The price tag: $1.056 billion in cash.

"This is a valuable portfolio that we have been following for years and analyzing in detail for several months," said Brad Smith, general counsel and executive vice president of Legal and Corporate Affairs at Microsoft. "AOL ran a competitive auction and by participating, Microsoft was able to achieve our two primary goals: obtaining a durable license to the full AOL portfolio and ownership of certain patents that complement our existing portfolio."

Creating Shareholder Value

After AOL inks the deal, the Internet company will continue to hold a sizable patent portfolio -- more than 300 patents and patent applications crossing technologies including advertising, search, content generation and management Relevant Products/Services, social networking, mapping, multimedia and streaming, and security. As part of the deal, AOL also received a license to the patents being sold to Microsoft.

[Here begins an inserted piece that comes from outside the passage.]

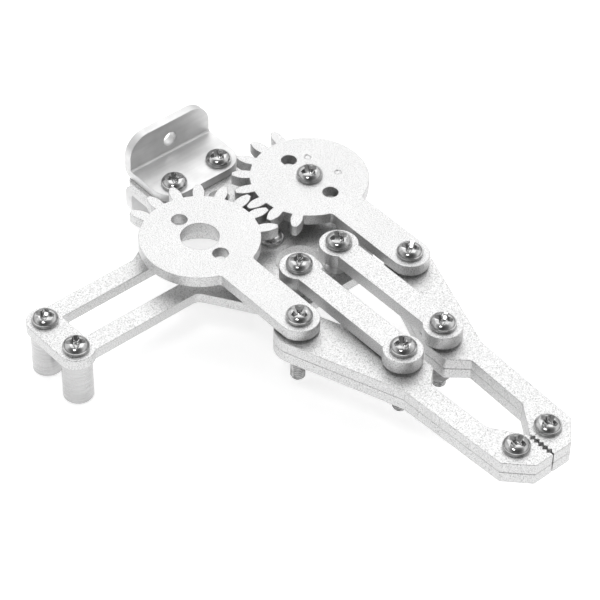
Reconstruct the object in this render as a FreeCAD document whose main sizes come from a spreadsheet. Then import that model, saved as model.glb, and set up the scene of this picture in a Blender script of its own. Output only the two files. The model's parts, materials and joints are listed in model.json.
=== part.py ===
import FreeCAD, Part

import math
import os

import Sketcher

# Two-jaw parallel gripper for a hobby servo, built closed. Millimetres and degrees.
# X runs forward to the jaw tips, Y from the drive gear to the driven gear, Z up. Places in
# this file are measured from the point midway between the two gear axes on the base plate's
# top face. place() moves every part so that the model's origin is on the rear face of the
# angle brackets, midway between their two flange holes.

DIMENSIONS = {
    # sheet stack
    "plate_thickness": 2.5,
    "washer_thickness": 0.45,
    "running_gap": 0.05,
    "link_thickness": 3.0,
    "bracket_thickness": 2.0,
    # gears and arms
    "gear_half_spacing": 14.5,
    "gear_body_radius": 12.3,
    "gear_tip_radius": 16.0,
    "full_circle_teeth": 18.0,
    "cut_teeth": 8.0,
    "pressure_angle": 20.0,
    "tooth_width": 2.28,
    "drive_first_tooth": 62.0,
    "driven_first_tooth": 52.0,
    "arm_length": 30.4,
    "arm_half_width": 4.1,
    "arm_fillet": 0.8,
    "horn_bore_radius": 3.9,
    "horn_screw_radius": 1.6,
    "horn_screw_offset": 6.5,
    "dimple_radius": 0.7,
    "dimple_depth": 0.25,
    "dimple_offset": 6.0,
    "dimple_near_angle": 62.0,
    "dimple_far_angle": 143.0,
    # lever between the two pivots on a jaw, the same as between the two on the base
    "lever_forward": 19.6,
    "lever_inward": 9.3,
    "link_lug_radius": 4.0,
    "link_bar_half_width": 2.7,
    # fasteners
    "screw_radius": 1.5,
    "pivot_hole_radius": 1.6,
    "thread_hole_radius": 1.52,
    "thread_pitch_radius": 1.34,
    "head_radius": 2.7,
    "head_height": 1.8,
    "head_fillet": 1.0,
    "recess_half_width": 0.4,
    "recess_half_length": 1.9,
    "recess_depth": 1.1,
    "nut_corner_radius": 3.17,
    "nut_height": 2.6,
    "nut_collar_radius": 2.5,
    "nut_collar_height": 2.4,
    "pivot_screw_length": 16.0,
    "bracket_screw_length": 12.0,
    "tip_screw_length": 5.6,
    "servo_screw_length": 6.0,
    "servo_screw_relief": 0.4,
    "washer_radius": 3.5,
    "link_spacer_radius": 2.9,
    "gear_spacer_radius": 3.6,
    # servo frame
    "standoff_radius": 3.1,
    "standoff_length": 10.0,
    "servo_hole_radius": 1.7,
    "servo_long_spacing": 49.5,
    "servo_short_spacing": 10.0,
    "servo_bar_half_width": 7.9,
    "servo_lobe_radius": 3.8,
    "servo_slot_half_width": 3.6,
    "servo_slot_end": 46.3,
    "servo_boss_radius": 8.0,
    # base plate
    "base_front": 24.6,
    "base_front_half_width": 10.9,
    "base_rear": 28.3,
    "base_rear_half_width": 11.4,
    "base_neck": 15.0,
    "base_shoulder": 21.7,
    "base_flare": 25.5,
    "base_corner_radius": 2.0,
    "centre_hole_place": 13.9,
    "centre_hole_radius": 4.75,
    "rear_hole_place": 11.6,
    "rear_hole_radius": 2.1,
    # angle brackets
    "bracket_half_width": 10.5,
    "bracket_back": 29.6,
    "bracket_front": 15.3,
    "bracket_height": 9.8,
    "bracket_corner_radius": 5.0,
    "bracket_bend_radius": 2.2,
    "bracket_inner_radius": 0.6,
    "bracket_screw_place": 18.9,
    "bracket_screw_side": 5.9,
    "bracket_hole_level": 5.25,
    "bracket_hole_radius": 1.6,
    # jaws
    "jaw_half_width": 5.0,
    "elbow_forward": 56.0,
    "elbow_side": 10.3,
    "shoulder_forward": 81.3,
    "shoulder_side": 9.2,
    "tip_forward": 86.0,
    "tip_side": 4.6,
    "grip_side": 0.15,
    "grip_rear": 79.4,
    "throat_front": 72.8,
    "throat_front_side": 4.7,
    "throat_rear": 58.2,
    "throat_rear_side": 5.3,
    "heel_front": 54.8,
    "heel_rear": 49.4,
    "heel_side": 1.5,
    "jaw_corner_radius": 0.8,
    "notch_pitch": 1.1,
    "notch_depth": 0.55,
    "notch_count": 5.0,
    "tip_screw_forward": 80.2,
    "tip_screw_side": 4.1,
}


class Size:
    """A number and the sheet expression that gives it, kept together."""

    def __init__(self, number, text):
        self.number = float(number)
        self.text = text

    def __add__(self, other):
        other = as_size(other)
        return Size(self.number + other.number, f"({self.text} + {other.text})")

    def __sub__(self, other):
        other = as_size(other)
        return Size(self.number - other.number, f"({self.text} - {other.text})")

    def __mul__(self, other):
        other = as_size(other)
        return Size(self.number * other.number, f"({self.text} * {other.text})")

    def __truediv__(self, other):
        other = as_size(other)
        return Size(self.number / other.number, f"({self.text} / {other.text})")

    def __neg__(self):
        return self * -1

    __rmul__ = __mul__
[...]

"The agreement with Microsoft represents the culmination of a robust auction process for our patent portfolio," said Tim Armstrong, AOL's chairman and CEO. "We continue to hold a valuable patent portfolio as highlighted by the license we entered into with Microsoft. The combined sale and licensing arrangement unlocks current dollar value for our shareholders and enables AOL to continue to aggressively execute on our strategy to create long-term shareholder value."

Netscape IP Involved?

We asked Charles King, principal analyst at Pund-IT, to chime in on Microsoft's billion-dollar buy. As he sees it, there's typically not much meat to pick off the carcass of a company that has been circling the drain as long as AOL has. But Microsoft sees some tasty bits left over, especially related to online transactions and communications.

"All Things Digital is claiming that a lot of the Netscape IP that AOL purchased when the browser-maker gave up the ghost in 1998 is included in this deal as well," King said. "Although according to AllThingsD, AOL is going to retain the brand name and the ISP and URLs for Netscape."

If the AllThingsD blog report is accurate, King said, there is irony in the fact that a company that was almost entirely responsible for Netscape going under -- that company being Microsoft -- is now purchasing what's left of the intellectual property. Nearly a decade ago, Microsoft paid AOL $750 million as part of its historic antitrust judgment.

"When AOL bought Netscape back in 1998 they paid about $4.2 billion. That was when a billion was real money," King said.

"I am sure that they've realized some financial benefits from the IP and those holdings over the years. But from a real dollar perspective, they paid $4.2 billion and they've gotten just under $2 billion from Microsoft for that investment."